The Way of Water has far more room for levity than its self-serious forerunner.

Cameron’s environmentalist interests remain the backbone of the larger Avatar plot, and his heavy employment of familiar character archetypes and story devices feels like a clear message that the Na’vi good guys and military baddies are more important as a collective than individually. And if we’re talking archetypal characters, we have to talk about Cameron’s decision to (quite literally) revive Stephen Lang’s Miles Quaritch as The Way of Water’s primary villain. Quaritch’s hyper-macho drill sergeant persona felt dated in 2009, little more than a vessel for all the worst aspects of Avatar’s themes of colonialism, but Lang’s scene-chewing enthusiasm always kept the character interesting. Quaritch gets his second chance at revenge thanks to a Na’vi body of his own, and his newfound physical prowess gives him even more swagger than he already had. His personal vendetta doesn’t get fleshed out with long monologues about the nature of life or the expectations of a military man; it’s made manifest in the simple fact that, even given a new lease on life, he’s still gunning for the Sullys.

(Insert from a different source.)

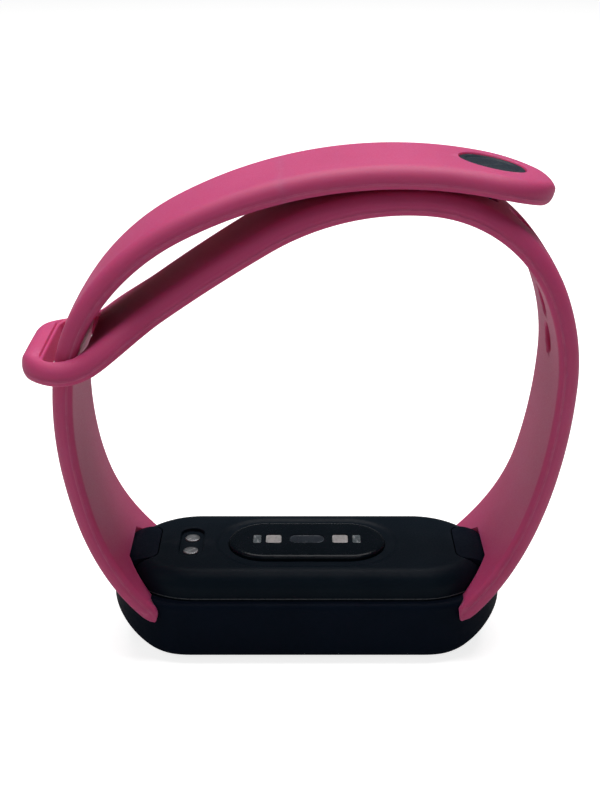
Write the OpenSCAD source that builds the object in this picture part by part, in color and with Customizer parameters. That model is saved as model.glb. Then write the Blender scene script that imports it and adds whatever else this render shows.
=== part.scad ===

Lang manages to showboat without feeling like a showboat, with all the subtlety of Quaritch holding his own human skull aloft in grand Hamlet fashion, though there are some new wrinkles to the character that suggest a little more depth than The Way of Water has time for – yes, even at three-plus hours long. The Way of Water is in no rush to expand the franchise’s universe and, after a decade plus of seeing the pros and cons of interconnected storytelling, that serves the experience well.

Thanks in no small part to a shift in focus to the next generation, The Way of Water has far more room for levity than its self-serious forerunner. Jake and Neytiri’s kids bicker and tease, they get into scraps with their new tribemates, but above all, they stick together. Cameron invests a lot into middle kids Lo’ak and Kiri as the new representatives of the Na’vi’s warrior and spiritual leanings, with each struggling to understand their place. Spider, the Sullys’ adopted human child, doesn’t get quite as much time with his siblings because of how the story progresses, but his mix of feral energy and wisecracking attitude help him stand out. The eldest and youngest Sully children have little to do and get lost in the shuffle, apart from when someone needs to be endangered to keep the plot moving.

With the Sully kids taking center stage, Jake and Neytiri’s role in the story is proportionally diminished, and that’s okay. Jake is no more interesting a character than he was last time around, but he does have utility here as a tough father figure for his kids to struggle to live up to. Zoe Saldaña’s Neytiri feels like the legacy character with the least to do, mostly advocating for her kids to a distracted Jake. The leaders of the Metkayina tribe, played by Cliff Curtis and Kate Winslet, are cut from a very similar cloth to Jake and Neytiri and often end up feeling redundant as a result.

Avatar: The Way of Water is a thoughtful, sumptuous return to Pandora.

Though the vast majority of The Way of Water’s technical gambits pay off, missteps in that arena are more glaring. Specifically, Cameron overplays his hand in how he brings one of Jake and Neytiri’s children to life. Kiri, the eldest Sully daughter, is voiced and played in performance capture by Sigourney Weaver, and her connection to the late Dr. Grace Augustine (also Weaver) is an important story point, but the choice to have Weaver herself play this younger incarnation frequently distracts. It’s less to do with the idea of an adult playing a child via mo-cap and more the fact that… well, it’s Sigourney Weaver. Of course, Weaver’s game for the attempt, but pitching her voice up and shrinking her Na’vi body down isn’t quite enough to bridge the uncanny valley of hearing an icon – an icon in Cameron’s own filmography, no less – being transposed into an adolescent.